### THE TASK
Please restate, exactly as written, the lines running from the beginning of the material through the line that has "return max(height, 3 * MM)" in it.

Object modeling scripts
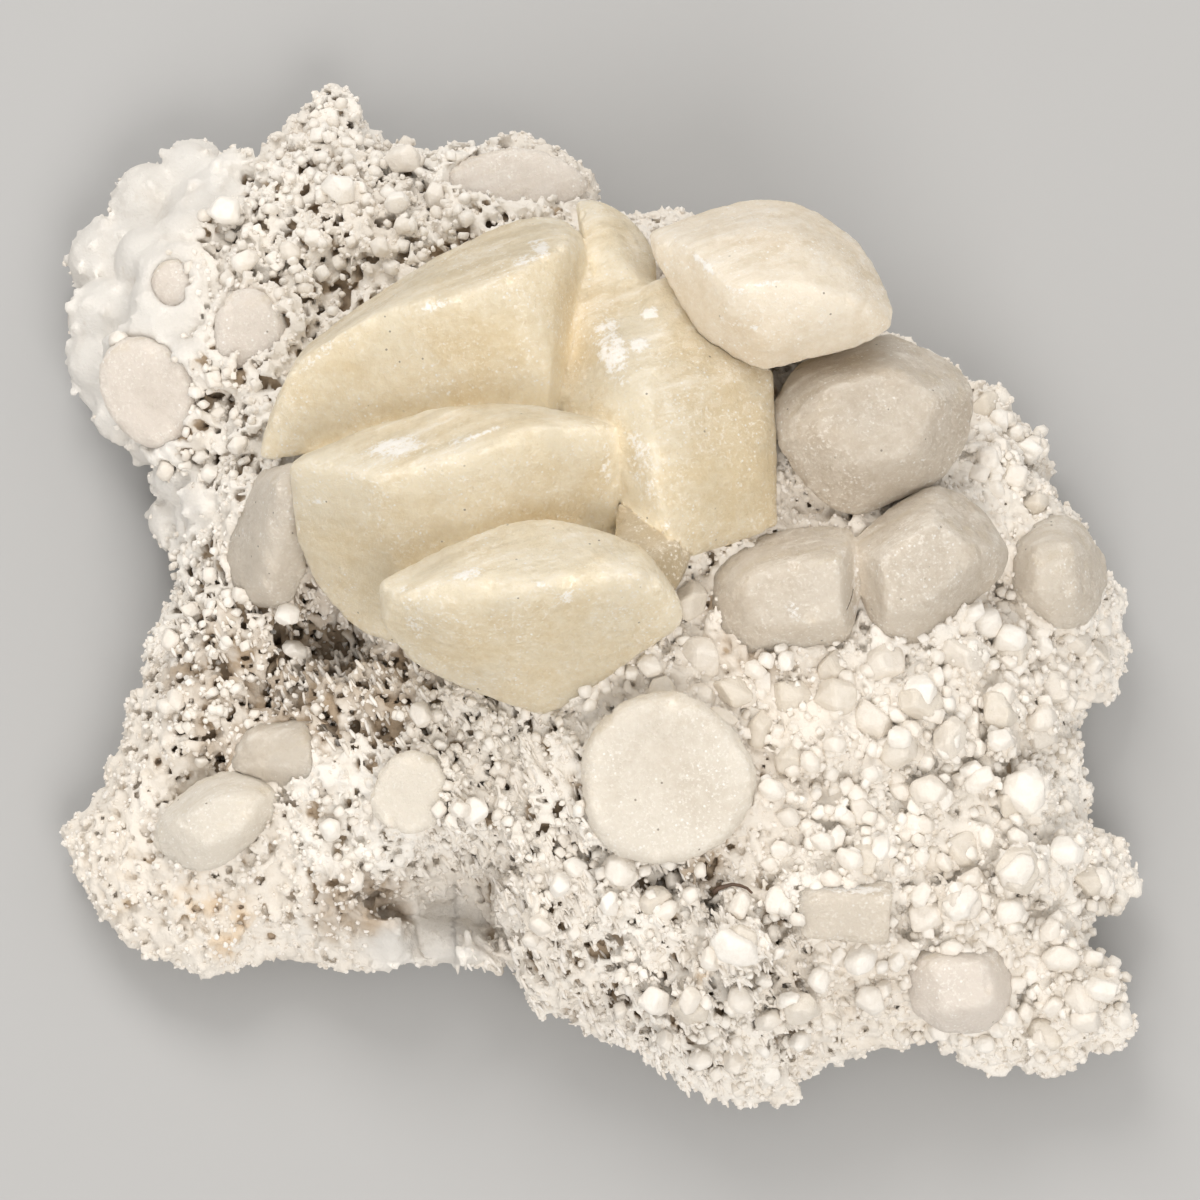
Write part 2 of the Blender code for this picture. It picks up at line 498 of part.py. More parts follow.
def ground(x, y, edge):
    """Height of the matrix surface at (x, y), edge metres in from its rim."""
    height = control_height(x, y)
    rim = RIM_SHARE * height
    rise = math.sqrt(ease(0.12 + 0.88 * edge / RIM_WIDTH))
    height = rim + (height - rim) * rise
    place = Vector((x / LUMP_SIZE, y / LUMP_SIZE, 3.1))
    height += LUMP_HEIGHT * noise.fractal(place, 1.0, 2.0, 2) * rise
    place = Vector((x / GRIT_SIZE, y / GRIT_SIZE, 7.7))
    height += GRIT_HEIGHT * noise.noise(place) * rise
    for centre, radius, depth in HOLLOW_PLACES:
        far = math.hypot(centre.x - x, centre.y - y) / radius
        if far < 1.6:
            height -= depth * (1 - ease(far / 1.6))
    if inside(x, y, RECESS_LOOP):
        share = ease(distance_to(x, y, RECESS_LOOP) / RECESS_BLEND)
        height += (RECESS_FLOOR - height) * share
    return max(height, 3 * MM)


def sheet(body, rim, step, clear, seed, height_at):
    """Adds a sheet of triangles with loose points about step apart. Returns its rim corners."""
    rng = random.Random(seed)
    points = [point.xy for point in rim]
    edges = [(i, (i + 1) % len(rim)) for i in range(len(rim))]
    left = min(point.x for point in rim)
    wide = max(point.x for point in rim) - left
    low = min(point.y for point in rim)
    tall = max(point.y for point in rim) - low
    for row in range(int(tall / (0.866 * step)) + 1):
        for column in range(int(wide / step) + 1):
            x = left + (column + 0.5 * (row % 2)) * step + rng.uniform(-0.28, 0.28) * step
            y = low + row * 0.866 * step + rng.uniform(-0.28, 0.28) * step
            if inside(x, y, rim) and distance_to(x, y, rim) > clear:
                points.append(Vector((x, y)))
    result = geometry.delaunay_2d_cdt(points, edges, [], 1, 1e-7)
    made = []
    corners = [None] * len(rim)
    for place, came_from in zip(result[0], result[3]):
        on_rim = [i for i in came_from if i < len(rim)]
        if on_rim:
            made.append(body.verts.new(rim[on_rim[0]]))
            corners[on_rim[0]] = made[-1]
        else:
            z = height_at(place.x, place.y, distance_to(place.x, place.y, rim))
            made.append(body.verts.new((place.x, place.y, z)))
    for face in result[2]:
        body.faces.new([made[i] for i in face])
    return corners


def matrix_mesh(rim):
    """The matrix: an uneven top sheet and a level underside, joined by a thin wall at the rim."""
    body = bmesh.new()
    top = sheet(body, rim, POINT_STEP, 0.8 * MM, 11, ground)
    low_rim = [point - Vector((0, 0, RIM_WALL)) for point in rim]
    low = sheet(body, low_rim, UNDERSIDE_STEP, UNDERCUT, 12, lambda x, y, edge: 0.0)
    for i in range(len(rim)):
        body.faces.new((top[i - 1], top[i], low[i], low[i - 1]))
    bmesh.ops.triangulate(body, faces=body.faces[:])
    return mesh_from("matrix", body)


def small_crystal(centre, size, turn, sides):
    """One small calcite crystal, squashed along its diagonal: a rhomb, or with blunt corners."""
    body = bmesh.new()
    if sides > 6:
        bmesh.ops.create_icosphere(body, subdivisions=1, radius=1)
    else:
        bmesh.ops.create_cube(body, size=1.3)
    squash = Matrix.Scale(RHOMB_SQUASH, 4, Vector((1, 1, 1)).normalized())
    sized = Matrix.Diagonal((*size, 1))
    place = Matrix.Translation(centre) @ turn.to_4x4() @ sized @ squash
    bmesh.ops.transform(body, matrix=place, verts=body.verts)
    return mesh_from("guide", body)


def druse_meshes(rim):
    """The small crystals and blades that stand out of the matrix, one mesh each."""
    rng = random.Random(21)
    made = []
    for across, down, radius in DRUSE:
        at = spot(across, down, 16 * MM)
        edge = distance_to(at.x, at.y, rim)
        at = spot(across, down, ground(at.x, at.y, edge) + DRUSE_DEPTH * radius * MM)
        turn = Matrix.Rotation(rng.uniform(0, 6.28), 3, "Z")
        turn = turn @ Matrix.Rotation(rng.uniform(0.4, 1.1), 3, "X")
        turn = turn @ Matrix.Rotation(rng.uniform(0, 6.28), 3, "Z")
        sides = 20 if radius > BLUNT_OVER else 6
        made.append(small_crystal(at, [radius * MM] * 3, turn, sides))
    area = [spot(across, down, 20 * MM) for across, down in BLADE_AREA]
    blades = 0
    while blades < BLADE_COUNT:
        across = rng.uniform(430, 790)
        down = rng.uniform(700, 1020)
        at = spot(across, down, 20 * MM)
        if not inside(at.x, at.y, area):
            continue
        edge = distance_to(at.x, at.y, rim)
        at = spot(across, down, ground(at.x, at.y, edge) + BLADE_RISE)
        turn = Matrix.Rotation(BLADE_RUN + rng.uniform(-0.15, 0.15), 3, "Z")
        turn = turn @ Matrix.Rotation(rng.uniform(-0.5, -0.1), 3, "Y")
        size = [side * rng.uniform(0.75, 1.15) * MM for side in BLADE_SIZE]
        made.append(small_crystal(at, size, turn, 6))
        blades += 1
    return made


def crystals():
    """Name, corner lists and material of each crystal, the ones in front first."""
    honey = material("honey_calcite", HONEY, 0.3, 0.35)
    cream = material("cream_calcite", CREAM, 0.4, 0.25)
    pale = material("pale_calcite", PALE, 0.4, 0.25)
    cloudy = material("cloudy_calcite", CLOUDY, 0.5, 0.15)
    grown_together = [
        spots(HONEY_FRONT), spots(HONEY_MIDDLE), spots(HONEY_UPPER), spots(HONEY_BACK_LEFT),
        spots(HONEY_BACK_RIGHT), spots(HONEY_TIP), spots(HONEY_WEDGE),
    ]
    return [
        ("cream_crystal_upper_right", [spots(CREAM_UPPER_RIGHT)], cream),
        ("pale_pair_right", [spots(PALE_PAIR_LEFT), spots(PALE_PAIR_RIGHT)], pale),
        ("pale_crystal_right", [spots(PALE_RIGHT)], pale),
        ("honey_cluster", grown_together, honey),
        ("pale_crystal_rim", [spots(PALE_RIM)], pale),
        ("pale_crystal_left", [spots(PALE_LEFT)], pale),
        ("round_crystal_front", [tablet_points(ROUND_FRONT)], cream),
        ("oval_crystal_front", [tablet_points(OVAL_FRONT)], cream),
        ("lens_crystal_left", [spots(LENS_LEFT)], cream),
        ("clear_crystal_left", [spots(CLEAR_LEFT)], pale),
        ("cleaved_crystal", [spots(CLEAVED)], pale),
        ("cloudy_crystal_lower_right", [spots(CLOUDY_LOWER_RIGHT)], cloudy),
        ("lens_crystal_upper_left", [tablet_points(LENS_UPPER_LEFT)], cloudy),
        ("lens_crystal_rim_left", [tablet_points(LENS_RIM_LEFT)], cloudy),
        ("lens_crystal_small_left", [tablet_points(LENS_SMALL_LEFT)], cloudy),
        ("lens_crystal_top", [tablet_points(LENS_TOP)], cloudy),
    ]


def build():
    for item in list(bpy.data.objects):
        bpy.data.objects.remove(item)

    rim = rim_loop()
    matrix = add_object("matrix", matrix_mesh(rim))
    for mesh in druse_meshes(rim):
        crystal = add_object("guide", mesh)
        changed(matrix, "BOOLEAN", crystal, operation="UNION", solver="EXACT")
        bpy.data.objects.remove(crystal)

    placed = []
    in_front = []
    for name, bodies, look in crystals():
        crystal = joined(name, [hull_mesh(name, points) for points in bodies])
        for points in in_front:
            if boxes_meet(crystal, points):
                pocket(crystal, points)
        largest_body(crystal)
        crystal.data.materials.clear()
        crystal.data.materials.append(look)
        placed.append(crystal)
        in_front.extend(bodies)
    for points in in_front:
        pocket(matrix, points)
    largest_body(matrix)
    matrix.data.materials.clear()
    matrix.data.materials.append(material("white_matrix", WHITE_ROCK, 0.9))
    placed.append(matrix)
    centre_on_origin(placed)


def boxes_meet(item, points):
    """True if the box of item comes within POCKET_GAP of the box of the points."""
    corners = [vert.co for vert in item.data.vertices]
    for axis in range(3):
        low = min(co[axis] for co in corners) - 2 * POCKET_GAP
        high = max(co[axis] for co in corners) + 2 * POCKET_GAP
        if min(p[axis] for p in points) > high or max(p[axis] for p in points) < low:
            return False
    return True


def centre_on_origin(items):
    """Moves all meshes so that the middle of their box stands over the origin, with z from 0."""
    corners = np.array([tuple(vert.co) for item in items for vert in item.data.vertices])
    low = corners.min(axis=0)
    high = corners.max(axis=0)
    shift = Vector((-(low[0] + high[0]) / 2, -(low[1] + high[1]) / 2, -low[2]))
    for item in items:
        item.data.transform(Matrix.Translation(shift))


build()
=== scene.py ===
"""Honey calcite crystals on a white porous matrix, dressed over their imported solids.

Places on the display side are written as (across, down, height): across and down in tenths of a
millimetre on a plane that faces the camera, height in millimetres over the resting face.
"""

import math
import random

import bmesh
import bpy
import numpy as np
import openvdb
from mathutils import Matrix, Vector


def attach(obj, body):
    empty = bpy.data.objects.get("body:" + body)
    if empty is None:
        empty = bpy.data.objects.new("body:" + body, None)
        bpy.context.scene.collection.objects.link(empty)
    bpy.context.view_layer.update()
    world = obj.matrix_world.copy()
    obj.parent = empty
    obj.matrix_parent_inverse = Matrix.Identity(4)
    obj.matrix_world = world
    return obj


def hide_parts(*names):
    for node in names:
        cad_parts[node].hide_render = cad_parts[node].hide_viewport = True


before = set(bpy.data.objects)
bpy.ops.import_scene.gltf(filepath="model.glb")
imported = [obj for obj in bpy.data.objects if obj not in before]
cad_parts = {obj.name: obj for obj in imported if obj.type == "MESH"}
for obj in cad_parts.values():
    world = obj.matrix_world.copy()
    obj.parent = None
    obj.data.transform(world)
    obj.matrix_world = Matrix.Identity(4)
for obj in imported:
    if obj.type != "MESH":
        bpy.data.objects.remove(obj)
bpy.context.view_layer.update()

MM = 0.001

# Display plane and camera
LEAN = math.radians(15)
CAMERA_DISTANCE = 1.2
CAMERA_LENS = 360
PLANE_MIDDLE = (600, 600)
PLANE_UNIT = 0.1 * MM
PLANE_CENTRE = np.array((0.000129, -0.004822, 0.022))
RIGHT = np.array((1.0, 0.0, 0.0))
UP = np.array((0.0, math.cos(LEAN), math.sin(LEAN)))
TOWARDS = np.array((0.0, -math.sin(LEAN), math.cos(LEAN)))

# Grid spacing of the carved surfaces, and the rounding of crystal edges
ROCK_STEP = 0.43 * MM
CRYSTAL_STEP = 0.42 * MM
EDGE_ROUNDING = 0.2 * MM
SOFT_EDGE = 1.3 * MM
SEAM = 0.16 * MM

# Honey crystals grown through each other. Each is the hull of the corners listed
HONEY_UPPER = [
    (262, 455, 28), (265, 425, 28), (283, 385, 29), (300, 352, 29), (340, 318, 29), (385, 290, 29),
    (420, 266, 29), (480, 232, 29), (510, 221, 29), (540, 216, 29), (565, 220, 29), (580, 232, 30),
    (590, 258, 30), (583, 300, 31), (294, 366, 34.5), (350, 329, 37.5), (383, 311, 39),
    (450, 302, 40.5), (520, 272, 40), (565, 246, 37), (270, 460, 28), (330, 450, 29.5),
    (420, 415, 32), (548, 412, 33), (548, 372, 37), (566, 348, 34), (562, 412, 31), (290, 440, 16),
    (330, 360, 16), (430, 300, 17), (560, 250, 17), (560, 400, 18),
]
HONEY_MIDDLE = [
    (300, 458, 33), (345, 440, 36), (380, 423, 37), (420, 411, 37.5), (470, 405, 38),
    (520, 405, 38.5), (560, 413, 38.5), (600, 420, 38.5), (616, 428, 38.5), (290, 465, 36),
    (320, 464, 38.5), (345, 471, 40), (375, 478, 41.5), (440, 463, 43), (480, 452, 43.5),
    (530, 429, 43.5), (600, 428, 40.5), (618, 440, 38), (619, 500, 33), (616, 535, 31),
    (292, 500, 34), (297, 532, 31), (307, 530, 32), (305, 560, 28), (320, 590, 26), (345, 618, 25),
    (365, 632, 25), (400, 645, 26), (500, 640, 28), (310, 480, 16), (380, 600, 15), (600, 430, 18),
    (600, 540, 16),
]
HONEY_FRONT = [
    (380, 580, 41), (395, 570, 40.5), (420, 559, 41), (450, 545, 41), (480, 532, 41),
    (520, 520, 40.5), (550, 518, 40.5), (590, 527, 40.5), (620, 538, 40), (645, 550, 40),
    (662, 570, 39), (675, 590, 39), (683, 612, 37), (396, 598, 44), (415, 591, 45),
    (450, 581, 46), (490, 583, 46.3), (530, 592, 46.3), (585, 579, 46), (640, 576, 44),
    (678, 628, 36), (660, 641, 35), (620, 660, 34), (590, 682, 32), (570, 703, 30), (540, 713, 29),
    (500, 703, 30), (460, 687, 31.5), (430, 673, 33), (410, 660, 34), (403, 645, 36),
    (385, 625, 38.5), (430, 601, 45), (455, 640, 40.5), (420, 600, 20), (560, 685, 20),
    (650, 620, 20), (640, 560, 20),
]
HONEY_BACK_LEFT = [
    (560, 300, 30), (552, 400, 31), (578, 262, 29), (640, 275, 30), (660, 300, 33), (652, 380, 39.5),
    (646, 402, 40), (660, 480, 40), (667, 530, 38), (605, 345, 37), (600, 410, 37), (617, 500, 33),
    (640, 520, 35), (570, 300, 17), (570, 400, 17), (650, 290, 18), (655, 520, 18),
]
HONEY_BACK_RIGHT = [
    (640, 290, 33), (668, 275, 33), (735, 340, 33), (773, 372, 33), (774, 440, 32), (777, 500, 31),
    (778, 525, 30), (735, 542, 31.5), (690, 555, 33), (667, 535, 37.5), (660, 480, 39.5),
    (648, 400, 39.5), (652, 378, 39), (700, 380, 38), (755, 460, 35), (660, 300, 18), (765, 380, 18),
    (765, 510, 18), (680, 540, 18),
]
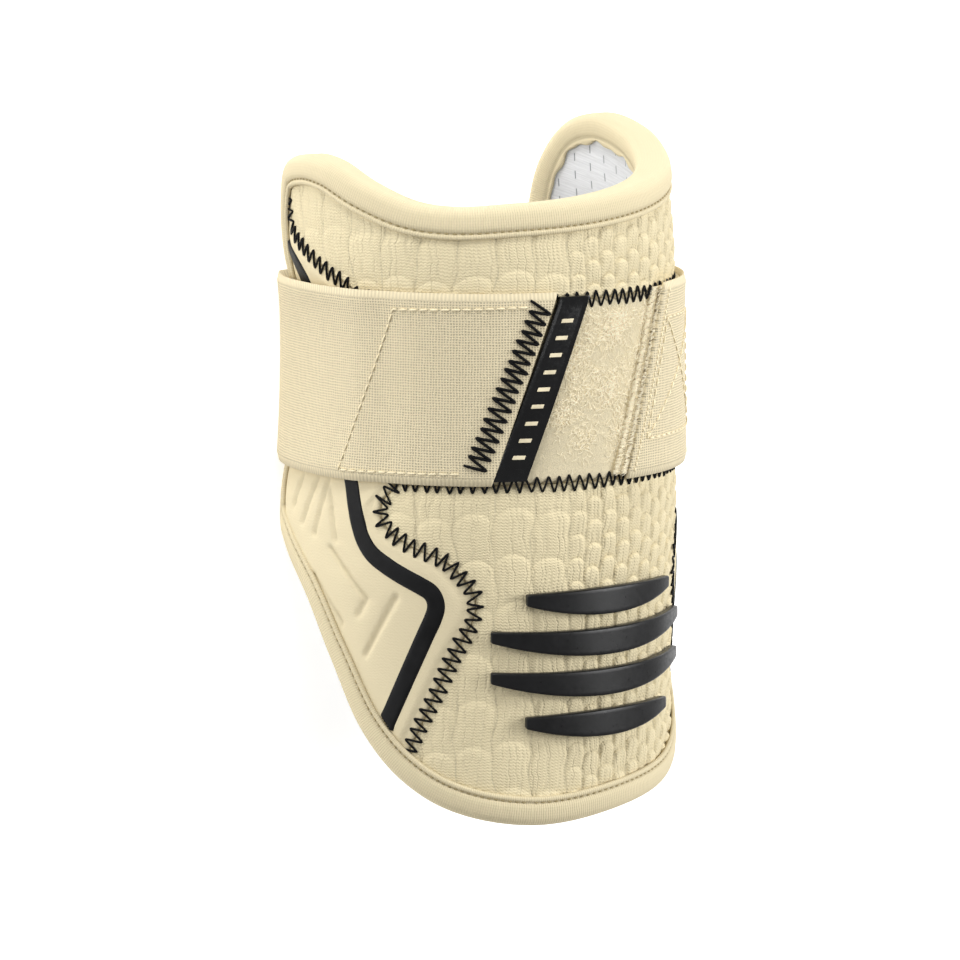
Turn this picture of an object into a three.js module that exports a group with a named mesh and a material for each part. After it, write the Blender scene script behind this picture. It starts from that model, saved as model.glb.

### FULL OUTPUT
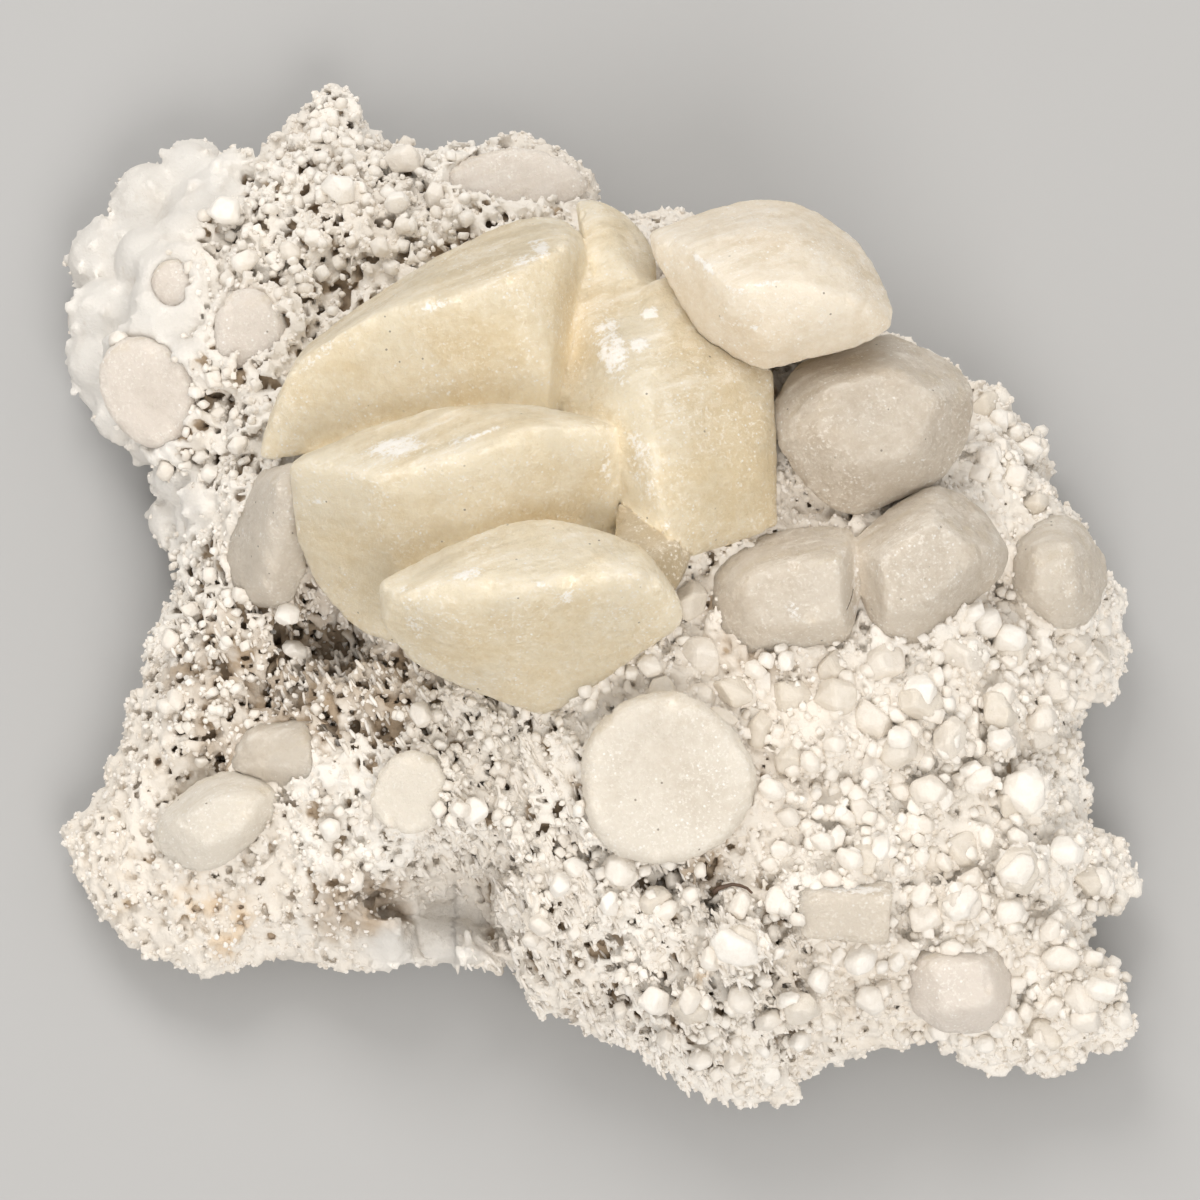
Write part 2 of the Blender code for this picture. It picks up at line 498 of part.py. More parts follow.
def ground(x, y, edge):
    """Height of the matrix surface at (x, y), edge metres in from its rim."""
    height = control_height(x, y)
    rim = RIM_SHARE * height
    rise = math.sqrt(ease(0.12 + 0.88 * edge / RIM_WIDTH))
    height = rim + (height - rim) * rise
    place = Vector((x / LUMP_SIZE, y / LUMP_SIZE, 3.1))
    height += LUMP_HEIGHT * noise.fractal(place, 1.0, 2.0, 2) * rise
    place = Vector((x / GRIT_SIZE, y / GRIT_SIZE, 7.7))
    height += GRIT_HEIGHT * noise.noise(place) * rise
    for centre, radius, depth in HOLLOW_PLACES:
        far = math.hypot(centre.x - x, centre.y - y) / radius
        if far < 1.6:
            height -= depth * (1 - ease(far / 1.6))
    if inside(x, y, RECESS_LOOP):
        share = ease(distance_to(x, y, RECESS_LOOP) / RECESS_BLEND)
        height += (RECESS_FLOOR - height) * share
    return max(height, 3 * MM)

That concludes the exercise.